Rebuilding Temple in Jerusalem: holy work or holy mess

No praying. No kneeling. No bowing. No prostrating. No dancing. No singing. No ripping clothes.

These are the rules that Jews must abide by when visiting the Temple Mount, the site where the First and Second Holy Temples once stood, located above and behind the Western Wall in the heart of Jerusalem’s Old City.

Though the area is under Israeli sovereignty, the mount — known to Muslims as Haram al-Sharif — is controlled by the Islamic Wakf, a joint Palestinian-Jordanian religious body. As the site of the Al-Aksa mosque and the Dome of the Rock, the Temple Mount attracts daily crowds of Muslim worshippers.

A model of the Second Temple at an exhibit of Third Temple vessels in Jerusalem

Under Wakf regulations, Jews may access the mount for only 41⁄2 hours per day and are forbidden from praying there.

But when Rabbi Chaim Richman stands just outside the Dome of the Rock, surrounded by Muslim visitors, he whispers a chapter of Psalms.

“God will answer you on your day of trouble,” he mutters on a recent visit. “The name of the God of Jacob will protect you.”

A frequent presence on the mount who knows the guards by name, Richman is the international director of the Temple Institute, an organization based in the Old City whose singular goal is to rebuild the Holy Temple in Jerusalem.

Just before Tisha B’Av, which commemorates the destruction of the First and Second Temples and was marked this year on July 15, the institute released a video showing Jewish children donning tool belts and leading their fathers out of synagogue to begin the Temple’s construction.

“Our goal is to fulfill the commandment of ‘They shall make a Temple for me and I will dwell among them,’ ” Richman says, quoting Exodus.

Following the Second Temple’s destruction in 70 C.E., most rabbis adopted the position that Jewish law prohibits reconstructing the Holy Temple prior to the age of messianic redemption.

The Temple Institute takes a different position. “There are no Jewish legal barriers” to rebuilding the Temple, Richman says, only political ones.

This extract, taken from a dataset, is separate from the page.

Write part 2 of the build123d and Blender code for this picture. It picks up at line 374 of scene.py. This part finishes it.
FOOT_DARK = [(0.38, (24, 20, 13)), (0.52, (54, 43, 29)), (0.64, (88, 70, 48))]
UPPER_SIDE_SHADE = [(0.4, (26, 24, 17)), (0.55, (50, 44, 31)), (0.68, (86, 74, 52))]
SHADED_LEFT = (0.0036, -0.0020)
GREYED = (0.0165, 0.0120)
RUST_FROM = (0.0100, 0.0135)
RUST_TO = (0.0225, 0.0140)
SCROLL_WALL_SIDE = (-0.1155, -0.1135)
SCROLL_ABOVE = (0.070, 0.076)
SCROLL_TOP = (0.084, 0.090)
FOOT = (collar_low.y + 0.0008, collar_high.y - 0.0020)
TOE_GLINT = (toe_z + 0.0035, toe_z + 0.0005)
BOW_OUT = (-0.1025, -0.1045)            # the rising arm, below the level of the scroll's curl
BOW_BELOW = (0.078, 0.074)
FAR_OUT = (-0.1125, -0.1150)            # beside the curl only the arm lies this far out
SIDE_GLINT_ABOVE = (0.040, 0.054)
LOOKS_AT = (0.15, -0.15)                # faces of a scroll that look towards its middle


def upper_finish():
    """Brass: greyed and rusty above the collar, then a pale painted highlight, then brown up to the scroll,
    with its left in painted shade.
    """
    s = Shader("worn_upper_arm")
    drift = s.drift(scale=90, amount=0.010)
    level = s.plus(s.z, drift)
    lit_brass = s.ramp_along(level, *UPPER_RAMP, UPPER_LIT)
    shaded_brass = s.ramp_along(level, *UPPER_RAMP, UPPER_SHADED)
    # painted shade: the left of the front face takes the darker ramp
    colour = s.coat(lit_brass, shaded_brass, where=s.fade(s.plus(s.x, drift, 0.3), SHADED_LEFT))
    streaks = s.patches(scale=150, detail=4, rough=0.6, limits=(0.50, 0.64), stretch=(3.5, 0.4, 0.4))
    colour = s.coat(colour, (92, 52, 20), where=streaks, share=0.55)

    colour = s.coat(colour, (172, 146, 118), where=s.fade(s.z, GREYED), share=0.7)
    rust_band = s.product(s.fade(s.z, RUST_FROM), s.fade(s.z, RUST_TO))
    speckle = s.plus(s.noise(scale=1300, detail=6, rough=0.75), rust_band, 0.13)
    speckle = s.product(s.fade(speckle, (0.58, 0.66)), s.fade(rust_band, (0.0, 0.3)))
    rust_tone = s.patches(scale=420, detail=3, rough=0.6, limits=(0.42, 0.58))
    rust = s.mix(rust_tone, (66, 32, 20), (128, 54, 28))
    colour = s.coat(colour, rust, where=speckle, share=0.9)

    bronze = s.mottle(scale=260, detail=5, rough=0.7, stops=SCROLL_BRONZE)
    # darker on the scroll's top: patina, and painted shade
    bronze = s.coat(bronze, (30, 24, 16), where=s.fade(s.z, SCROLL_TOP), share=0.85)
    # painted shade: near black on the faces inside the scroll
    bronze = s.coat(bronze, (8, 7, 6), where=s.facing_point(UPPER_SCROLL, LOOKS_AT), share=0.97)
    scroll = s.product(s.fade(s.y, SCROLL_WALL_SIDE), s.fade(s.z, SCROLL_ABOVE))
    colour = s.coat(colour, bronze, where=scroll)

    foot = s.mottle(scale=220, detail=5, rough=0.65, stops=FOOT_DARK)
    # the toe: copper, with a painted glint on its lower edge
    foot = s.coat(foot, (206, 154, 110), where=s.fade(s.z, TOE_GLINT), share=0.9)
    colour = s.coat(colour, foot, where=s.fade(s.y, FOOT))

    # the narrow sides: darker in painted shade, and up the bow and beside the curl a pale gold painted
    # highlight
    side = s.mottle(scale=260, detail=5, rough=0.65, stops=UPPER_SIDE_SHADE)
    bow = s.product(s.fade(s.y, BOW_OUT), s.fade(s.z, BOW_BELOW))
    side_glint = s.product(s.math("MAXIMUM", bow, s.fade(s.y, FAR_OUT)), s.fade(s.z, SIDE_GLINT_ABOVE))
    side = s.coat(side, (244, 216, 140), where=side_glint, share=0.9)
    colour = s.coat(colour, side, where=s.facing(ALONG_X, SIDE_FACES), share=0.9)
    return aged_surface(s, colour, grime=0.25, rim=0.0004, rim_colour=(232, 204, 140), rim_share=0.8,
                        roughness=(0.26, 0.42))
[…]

The high priest’s diadem, created for use in a future Holy Temple by the Temple Institute photo/jta-ben sales

The institute isn’t shy about advocating what many see as a radical goal: replacing the mosque at the Dome of the Rock with a new Jewish Holy Temple. A painting in the institute’s exhibition depicts this scenario, with the city’s light rail line taking residents to the mount. The organization has formulated a program for where the building will stand and what its vessels will look like, aided by 20 men who study Temple law full time. The products of this research — 40 ritual objects — are on display in Plexiglas cases at the institute’s headquarters in the Old City.

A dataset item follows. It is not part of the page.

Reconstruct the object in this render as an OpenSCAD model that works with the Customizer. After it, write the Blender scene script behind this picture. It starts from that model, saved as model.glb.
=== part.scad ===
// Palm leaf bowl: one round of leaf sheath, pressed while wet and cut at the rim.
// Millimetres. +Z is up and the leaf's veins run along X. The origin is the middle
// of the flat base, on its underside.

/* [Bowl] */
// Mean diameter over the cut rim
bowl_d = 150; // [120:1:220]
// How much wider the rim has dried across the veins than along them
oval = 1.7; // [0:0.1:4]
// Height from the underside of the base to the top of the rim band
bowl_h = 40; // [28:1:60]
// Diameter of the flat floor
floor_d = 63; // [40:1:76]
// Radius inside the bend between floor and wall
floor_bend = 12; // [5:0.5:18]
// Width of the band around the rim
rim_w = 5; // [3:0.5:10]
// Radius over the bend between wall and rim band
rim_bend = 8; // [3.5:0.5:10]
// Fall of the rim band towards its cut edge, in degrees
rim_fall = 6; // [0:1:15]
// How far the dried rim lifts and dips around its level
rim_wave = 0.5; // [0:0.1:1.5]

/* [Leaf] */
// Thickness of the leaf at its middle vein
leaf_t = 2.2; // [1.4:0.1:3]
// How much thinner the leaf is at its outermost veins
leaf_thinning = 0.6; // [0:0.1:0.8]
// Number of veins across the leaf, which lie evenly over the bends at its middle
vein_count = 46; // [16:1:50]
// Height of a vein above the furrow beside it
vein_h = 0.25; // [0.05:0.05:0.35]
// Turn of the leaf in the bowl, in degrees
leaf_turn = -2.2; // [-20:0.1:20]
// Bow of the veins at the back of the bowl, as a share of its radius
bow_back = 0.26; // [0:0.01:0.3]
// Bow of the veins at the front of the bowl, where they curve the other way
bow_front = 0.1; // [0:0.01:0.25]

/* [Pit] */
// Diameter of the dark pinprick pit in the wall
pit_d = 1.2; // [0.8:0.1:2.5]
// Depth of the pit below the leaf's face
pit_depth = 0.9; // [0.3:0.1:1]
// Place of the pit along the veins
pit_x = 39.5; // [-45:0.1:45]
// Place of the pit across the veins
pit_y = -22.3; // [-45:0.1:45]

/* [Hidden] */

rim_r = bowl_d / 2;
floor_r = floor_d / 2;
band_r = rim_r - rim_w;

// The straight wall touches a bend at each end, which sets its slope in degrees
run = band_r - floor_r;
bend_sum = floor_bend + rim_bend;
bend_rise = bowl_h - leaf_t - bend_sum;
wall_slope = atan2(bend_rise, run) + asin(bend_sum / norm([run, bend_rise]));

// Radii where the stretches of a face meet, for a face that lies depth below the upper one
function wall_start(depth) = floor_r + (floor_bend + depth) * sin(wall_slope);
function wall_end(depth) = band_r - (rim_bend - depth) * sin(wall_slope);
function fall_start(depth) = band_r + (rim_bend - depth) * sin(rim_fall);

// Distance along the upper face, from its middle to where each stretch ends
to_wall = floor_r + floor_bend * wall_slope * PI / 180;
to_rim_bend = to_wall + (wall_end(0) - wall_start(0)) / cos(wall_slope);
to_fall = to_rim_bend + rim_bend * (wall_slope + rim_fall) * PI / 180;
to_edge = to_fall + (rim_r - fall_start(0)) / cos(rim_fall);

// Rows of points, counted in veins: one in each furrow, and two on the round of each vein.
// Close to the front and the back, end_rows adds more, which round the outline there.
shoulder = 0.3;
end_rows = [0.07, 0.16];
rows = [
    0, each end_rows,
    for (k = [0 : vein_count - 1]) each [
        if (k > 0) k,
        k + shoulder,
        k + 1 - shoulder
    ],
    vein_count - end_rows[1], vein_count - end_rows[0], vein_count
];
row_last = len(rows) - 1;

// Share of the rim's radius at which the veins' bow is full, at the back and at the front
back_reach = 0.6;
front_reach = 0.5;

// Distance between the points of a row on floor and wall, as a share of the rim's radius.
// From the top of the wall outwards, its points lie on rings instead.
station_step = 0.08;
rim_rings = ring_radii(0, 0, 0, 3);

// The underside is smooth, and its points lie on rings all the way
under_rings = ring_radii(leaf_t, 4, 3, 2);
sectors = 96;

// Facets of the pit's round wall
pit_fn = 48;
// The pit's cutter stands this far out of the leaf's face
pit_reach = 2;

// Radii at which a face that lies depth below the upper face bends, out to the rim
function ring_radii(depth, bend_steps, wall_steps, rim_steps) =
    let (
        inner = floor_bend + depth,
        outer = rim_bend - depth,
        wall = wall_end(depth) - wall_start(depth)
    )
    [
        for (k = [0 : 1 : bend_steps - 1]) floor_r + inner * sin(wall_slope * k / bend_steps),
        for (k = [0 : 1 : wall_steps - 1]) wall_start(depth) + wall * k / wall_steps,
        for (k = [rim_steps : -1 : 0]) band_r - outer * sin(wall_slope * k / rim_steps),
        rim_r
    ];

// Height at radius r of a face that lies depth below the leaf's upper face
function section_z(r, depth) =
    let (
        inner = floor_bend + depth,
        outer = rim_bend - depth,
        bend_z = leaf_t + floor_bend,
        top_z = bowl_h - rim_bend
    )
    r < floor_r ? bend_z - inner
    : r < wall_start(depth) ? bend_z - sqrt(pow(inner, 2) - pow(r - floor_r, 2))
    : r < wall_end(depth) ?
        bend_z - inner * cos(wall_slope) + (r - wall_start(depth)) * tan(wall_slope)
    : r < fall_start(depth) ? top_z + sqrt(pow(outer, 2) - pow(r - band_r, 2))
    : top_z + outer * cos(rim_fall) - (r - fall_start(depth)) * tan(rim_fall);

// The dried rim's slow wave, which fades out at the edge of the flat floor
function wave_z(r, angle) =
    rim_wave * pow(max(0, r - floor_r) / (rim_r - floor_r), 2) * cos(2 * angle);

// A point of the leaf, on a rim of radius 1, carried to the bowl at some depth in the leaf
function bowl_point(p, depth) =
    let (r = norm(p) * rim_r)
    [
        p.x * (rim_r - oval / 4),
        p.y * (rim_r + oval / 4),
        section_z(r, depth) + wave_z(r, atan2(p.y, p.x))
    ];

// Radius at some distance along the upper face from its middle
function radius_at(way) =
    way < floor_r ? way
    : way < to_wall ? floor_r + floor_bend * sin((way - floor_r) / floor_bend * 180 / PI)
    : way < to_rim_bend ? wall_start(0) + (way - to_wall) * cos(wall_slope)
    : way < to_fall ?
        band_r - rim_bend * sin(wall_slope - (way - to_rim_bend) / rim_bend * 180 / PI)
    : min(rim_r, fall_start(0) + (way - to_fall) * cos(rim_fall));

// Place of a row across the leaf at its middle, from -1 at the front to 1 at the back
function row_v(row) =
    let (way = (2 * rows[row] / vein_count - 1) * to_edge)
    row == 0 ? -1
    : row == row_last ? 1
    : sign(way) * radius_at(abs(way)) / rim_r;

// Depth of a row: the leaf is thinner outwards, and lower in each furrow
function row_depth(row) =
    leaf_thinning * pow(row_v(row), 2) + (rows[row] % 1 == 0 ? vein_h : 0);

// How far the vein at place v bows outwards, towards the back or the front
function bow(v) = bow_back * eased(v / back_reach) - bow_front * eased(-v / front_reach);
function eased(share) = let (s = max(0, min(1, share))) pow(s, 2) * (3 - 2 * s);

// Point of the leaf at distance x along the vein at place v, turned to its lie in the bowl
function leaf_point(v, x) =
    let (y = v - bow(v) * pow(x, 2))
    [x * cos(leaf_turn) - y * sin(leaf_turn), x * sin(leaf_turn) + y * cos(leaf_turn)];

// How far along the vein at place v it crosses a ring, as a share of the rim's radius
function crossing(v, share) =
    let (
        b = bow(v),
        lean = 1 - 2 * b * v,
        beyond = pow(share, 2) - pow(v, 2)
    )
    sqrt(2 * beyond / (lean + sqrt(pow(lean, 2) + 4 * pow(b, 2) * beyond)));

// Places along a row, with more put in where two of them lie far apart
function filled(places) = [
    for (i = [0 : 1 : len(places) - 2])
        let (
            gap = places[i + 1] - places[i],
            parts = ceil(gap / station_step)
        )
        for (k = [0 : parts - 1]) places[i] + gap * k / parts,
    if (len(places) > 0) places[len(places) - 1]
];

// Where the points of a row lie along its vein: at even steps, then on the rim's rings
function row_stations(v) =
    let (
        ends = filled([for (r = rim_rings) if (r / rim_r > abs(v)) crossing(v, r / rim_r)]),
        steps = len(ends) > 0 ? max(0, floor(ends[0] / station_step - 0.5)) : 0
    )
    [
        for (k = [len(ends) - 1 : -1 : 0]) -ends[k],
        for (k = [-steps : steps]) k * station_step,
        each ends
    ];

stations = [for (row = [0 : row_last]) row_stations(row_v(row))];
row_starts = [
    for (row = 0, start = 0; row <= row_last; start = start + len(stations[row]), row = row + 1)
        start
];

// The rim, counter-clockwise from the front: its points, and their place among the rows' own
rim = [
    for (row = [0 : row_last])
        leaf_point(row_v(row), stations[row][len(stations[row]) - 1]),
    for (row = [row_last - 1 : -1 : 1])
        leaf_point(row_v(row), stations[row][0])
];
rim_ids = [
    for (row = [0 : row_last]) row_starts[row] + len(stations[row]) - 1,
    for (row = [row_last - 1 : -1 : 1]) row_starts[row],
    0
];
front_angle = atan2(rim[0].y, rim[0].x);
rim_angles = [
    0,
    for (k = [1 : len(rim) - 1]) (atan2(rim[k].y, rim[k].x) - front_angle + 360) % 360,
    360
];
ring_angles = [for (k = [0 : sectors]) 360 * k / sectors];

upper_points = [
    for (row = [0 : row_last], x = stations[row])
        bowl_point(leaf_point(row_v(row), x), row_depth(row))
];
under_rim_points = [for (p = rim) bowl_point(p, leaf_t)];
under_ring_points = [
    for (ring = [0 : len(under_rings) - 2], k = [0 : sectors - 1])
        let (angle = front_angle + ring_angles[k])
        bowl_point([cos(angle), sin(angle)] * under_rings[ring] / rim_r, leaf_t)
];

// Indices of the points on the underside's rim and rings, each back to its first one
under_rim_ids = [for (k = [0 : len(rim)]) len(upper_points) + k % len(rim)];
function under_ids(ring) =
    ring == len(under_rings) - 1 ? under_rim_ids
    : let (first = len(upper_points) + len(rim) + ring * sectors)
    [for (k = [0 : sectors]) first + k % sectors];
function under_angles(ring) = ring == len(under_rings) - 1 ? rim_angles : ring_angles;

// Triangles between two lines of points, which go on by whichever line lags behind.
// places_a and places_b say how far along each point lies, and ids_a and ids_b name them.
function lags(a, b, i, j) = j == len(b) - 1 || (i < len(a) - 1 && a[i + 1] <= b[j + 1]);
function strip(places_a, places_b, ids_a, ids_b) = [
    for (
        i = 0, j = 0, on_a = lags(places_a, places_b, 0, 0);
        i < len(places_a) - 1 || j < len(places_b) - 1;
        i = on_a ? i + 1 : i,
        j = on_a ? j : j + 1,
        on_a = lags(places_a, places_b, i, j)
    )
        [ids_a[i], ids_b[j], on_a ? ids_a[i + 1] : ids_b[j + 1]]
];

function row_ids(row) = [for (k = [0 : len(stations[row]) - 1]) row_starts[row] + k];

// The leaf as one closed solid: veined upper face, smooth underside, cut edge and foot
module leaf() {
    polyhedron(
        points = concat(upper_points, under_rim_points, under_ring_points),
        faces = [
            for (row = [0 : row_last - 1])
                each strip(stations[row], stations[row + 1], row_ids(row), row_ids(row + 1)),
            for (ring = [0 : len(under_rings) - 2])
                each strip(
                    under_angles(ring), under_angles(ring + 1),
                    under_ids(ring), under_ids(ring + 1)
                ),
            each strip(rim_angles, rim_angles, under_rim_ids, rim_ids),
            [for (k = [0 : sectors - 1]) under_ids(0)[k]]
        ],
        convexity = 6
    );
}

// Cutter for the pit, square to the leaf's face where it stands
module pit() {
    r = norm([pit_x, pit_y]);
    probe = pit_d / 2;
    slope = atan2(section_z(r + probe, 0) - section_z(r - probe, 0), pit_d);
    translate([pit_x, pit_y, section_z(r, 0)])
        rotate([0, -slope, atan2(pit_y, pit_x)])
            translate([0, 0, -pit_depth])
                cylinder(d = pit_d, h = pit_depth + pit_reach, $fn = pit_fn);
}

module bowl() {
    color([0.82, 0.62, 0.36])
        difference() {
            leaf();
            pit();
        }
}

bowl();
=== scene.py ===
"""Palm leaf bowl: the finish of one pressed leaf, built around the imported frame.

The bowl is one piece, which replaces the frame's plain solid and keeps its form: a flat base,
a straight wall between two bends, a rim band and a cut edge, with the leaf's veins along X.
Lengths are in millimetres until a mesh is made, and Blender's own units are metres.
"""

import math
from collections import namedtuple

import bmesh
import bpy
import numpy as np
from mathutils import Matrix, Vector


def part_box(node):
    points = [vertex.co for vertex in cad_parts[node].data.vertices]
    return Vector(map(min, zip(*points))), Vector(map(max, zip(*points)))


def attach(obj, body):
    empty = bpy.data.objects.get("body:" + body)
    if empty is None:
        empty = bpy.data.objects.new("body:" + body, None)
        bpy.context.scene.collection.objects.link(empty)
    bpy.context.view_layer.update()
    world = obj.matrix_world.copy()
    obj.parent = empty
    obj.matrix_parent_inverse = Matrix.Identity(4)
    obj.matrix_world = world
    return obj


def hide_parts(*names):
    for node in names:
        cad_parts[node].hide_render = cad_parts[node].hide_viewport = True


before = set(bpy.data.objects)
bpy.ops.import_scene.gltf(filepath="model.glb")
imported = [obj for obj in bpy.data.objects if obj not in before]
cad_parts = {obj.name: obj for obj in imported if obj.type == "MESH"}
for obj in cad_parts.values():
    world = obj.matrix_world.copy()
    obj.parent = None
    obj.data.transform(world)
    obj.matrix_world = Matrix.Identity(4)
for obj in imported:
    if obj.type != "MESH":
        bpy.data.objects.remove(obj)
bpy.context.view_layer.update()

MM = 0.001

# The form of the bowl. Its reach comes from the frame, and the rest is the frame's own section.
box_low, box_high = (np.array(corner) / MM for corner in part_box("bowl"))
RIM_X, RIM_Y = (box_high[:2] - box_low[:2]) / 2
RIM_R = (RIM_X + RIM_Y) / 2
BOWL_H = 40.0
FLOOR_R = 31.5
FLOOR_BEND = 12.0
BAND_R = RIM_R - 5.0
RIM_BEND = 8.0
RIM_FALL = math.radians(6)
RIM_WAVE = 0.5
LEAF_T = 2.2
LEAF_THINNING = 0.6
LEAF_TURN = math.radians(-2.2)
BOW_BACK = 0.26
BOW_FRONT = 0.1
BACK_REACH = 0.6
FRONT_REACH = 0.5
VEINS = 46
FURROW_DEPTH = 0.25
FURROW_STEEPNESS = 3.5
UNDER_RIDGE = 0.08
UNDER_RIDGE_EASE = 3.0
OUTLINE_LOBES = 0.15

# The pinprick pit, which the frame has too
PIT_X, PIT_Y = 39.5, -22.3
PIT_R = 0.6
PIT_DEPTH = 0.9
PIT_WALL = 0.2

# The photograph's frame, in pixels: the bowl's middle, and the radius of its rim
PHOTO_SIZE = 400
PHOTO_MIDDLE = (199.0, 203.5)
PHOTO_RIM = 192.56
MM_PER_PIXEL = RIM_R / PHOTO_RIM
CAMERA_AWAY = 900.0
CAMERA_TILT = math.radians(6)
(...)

Silver trumpets to be blown by priests and a wooden lyre are perched next to two deep pans with long handles — one for collecting blood from small sacrificial offerings and another for large sacrifices such as the Passover lamb.

In another room, mannequins with beards wear the priestly vestments; one is dressed as the high priest. His outfit of azure weaves, gold thread and a breastplate with 12 precious stones took 11 years of research and $150,000 to complete. Next to these figures stands a massive 12-spigot sink with electric faucets — technology that Richman says will be permitted in the Third Temple.

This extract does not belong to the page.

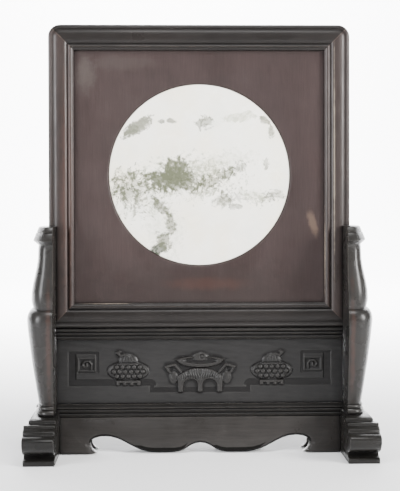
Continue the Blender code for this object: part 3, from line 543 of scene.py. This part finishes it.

The institute’s crowning achievement — a golden, 200-pound, seven-branch menorah destined for the new structure — stands outside in a case overlooking the Western Wall.

Many Israelis view the institute and its work as a danger to the status quo that has kept this site holy to Muslims and Jews from turning into a tinderbox.

In 1984, Israel’s security services stopped a group of Jewish terrorists conspiring to blow up the Dome of the Rock’s mosque; they reportedly got very close to achieving their goal. Ever since, authorities say they have kept a close watch for any attempts to disturb the peace there.

Chaim Richman, international director of the Temple Institute, with a replica of the holy ark

Though observant Jews pray thrice daily in the Amidah prayer for the Temple to be rebuilt, few do anything about it. That’s as it should be, says Michael Melchior, an Orthodox rabbi and former Knesset member who is considered a religious moderate.

“We pray for holiness, but we also need to be careful of others’ desire for holiness,” Melchior said. “The moment you want to translate that into building a Temple, you upset the sensitive balance we’ve created here, by which we exist here.” He called Temple construction advocates “irresponsible.”

Given the obstacles to breaking ground on a Third Temple, the institute also has taken up a more modest cause: expanding Jewish rights on the Temple Mount to allow unrestricted access and prayer. In that endeavor, Richman is joined by several right-wing Knesset members and a group of archaeologists who say the Wakf is reckless with archaeological remains at the site. Moshe Feiglin, a nationalist Likud Knesset member, made a practice of visiting the Temple Mount monthly until Prime Minister Benjamin Netanyahu banned him from the site in order to prevent trouble.

Richman says the institute is doing God’s work, and support for its goals is growing.

“The point is that we can’t live without the Temple,” Richman says. “It’s not about building, it’s about a concept: the idea that all of human experience can be elevated to a sense of divine purpose.”